Technical fit measures the technological health of an application and needs to be assessed in line with IT goals.
After analyzing and scoring your applications, next you need to group your application portfolio. A common grouping could be based on criterias such as Invest, Tolerate, Migrate or Eliminate.
Applications grouped in “invest” have a high business and technical fit. As you can predict, organizations need to focus on investing in these applications and optimizing them.
Applications grouped in “tolerate” have a low business fit but they are high on technical fit. Such applications shouldn’t be paid much attention. However, there is a need to regularly monitor them in case their value decreases in the future.
Applications in the “migrate” group have a low technical fit but high business fit. These applications are real assets in terms of business value but they will have to be modernized in order for them to remain valuable.
Lastly, applications in the “eliminate” sorting are low on both technical and business fit and needs to be deliscenced.
Using predefined visualizations and reports, the results from your analysis can be illustrated with ease.
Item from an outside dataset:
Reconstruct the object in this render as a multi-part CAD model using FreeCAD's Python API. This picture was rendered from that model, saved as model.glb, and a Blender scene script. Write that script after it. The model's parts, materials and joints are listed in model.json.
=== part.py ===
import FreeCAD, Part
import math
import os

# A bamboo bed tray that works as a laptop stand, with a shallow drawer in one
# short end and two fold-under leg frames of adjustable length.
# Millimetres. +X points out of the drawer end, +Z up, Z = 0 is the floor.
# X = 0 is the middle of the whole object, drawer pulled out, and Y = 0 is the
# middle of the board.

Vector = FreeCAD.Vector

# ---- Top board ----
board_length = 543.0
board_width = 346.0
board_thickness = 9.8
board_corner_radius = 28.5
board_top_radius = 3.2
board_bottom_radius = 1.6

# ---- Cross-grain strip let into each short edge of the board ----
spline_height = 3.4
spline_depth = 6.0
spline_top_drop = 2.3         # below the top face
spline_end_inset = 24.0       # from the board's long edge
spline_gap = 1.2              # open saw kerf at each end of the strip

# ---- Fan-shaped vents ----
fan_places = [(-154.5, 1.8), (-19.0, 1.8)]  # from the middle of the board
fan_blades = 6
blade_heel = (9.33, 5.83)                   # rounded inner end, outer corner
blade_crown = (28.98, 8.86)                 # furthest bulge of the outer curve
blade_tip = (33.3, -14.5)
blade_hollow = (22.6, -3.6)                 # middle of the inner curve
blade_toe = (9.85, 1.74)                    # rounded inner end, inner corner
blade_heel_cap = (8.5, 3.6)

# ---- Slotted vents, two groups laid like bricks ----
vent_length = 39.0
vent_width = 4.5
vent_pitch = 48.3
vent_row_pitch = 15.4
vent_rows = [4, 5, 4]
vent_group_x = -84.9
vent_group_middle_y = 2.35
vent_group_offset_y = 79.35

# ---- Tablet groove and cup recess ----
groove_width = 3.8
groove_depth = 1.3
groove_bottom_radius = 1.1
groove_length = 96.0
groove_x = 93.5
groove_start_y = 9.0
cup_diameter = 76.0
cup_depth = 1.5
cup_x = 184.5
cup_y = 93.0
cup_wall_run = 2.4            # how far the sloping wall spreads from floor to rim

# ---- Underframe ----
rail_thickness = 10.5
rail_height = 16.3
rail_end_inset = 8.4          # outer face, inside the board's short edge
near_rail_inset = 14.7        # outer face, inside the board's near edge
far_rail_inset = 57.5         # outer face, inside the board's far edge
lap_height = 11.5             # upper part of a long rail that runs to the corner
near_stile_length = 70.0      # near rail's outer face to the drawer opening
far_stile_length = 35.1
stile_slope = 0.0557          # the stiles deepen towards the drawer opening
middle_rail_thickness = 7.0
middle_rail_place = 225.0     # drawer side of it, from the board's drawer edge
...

If you have used the analysis methodology above, then using a matrix to visualize applications will be clear and impactful.
Showcase The Application Roadmap
To mark a successful completion, you will have to present the conclusion to stakeholders. The results should reflect potential savings and other positive changes such as removal of redundant applications and also selection of applications in need of rationalization.
The need to achieve a technical edge is greater than ever. Hence, it is unsurprising to note that the number of applications a firm uses has dramatically risen.
Such application growth runs the risk of imposing significant costs on the company, not just from a finance perspective but from an efficiency point of view too. Each and every application should provide business value. No wonder application rationalization has grown in popularity.
Application rationalization isn’t an overnight initiative. It is however, the most beneficial tool in the enterprise architecture toolkit resulting in outsized gains in different areas.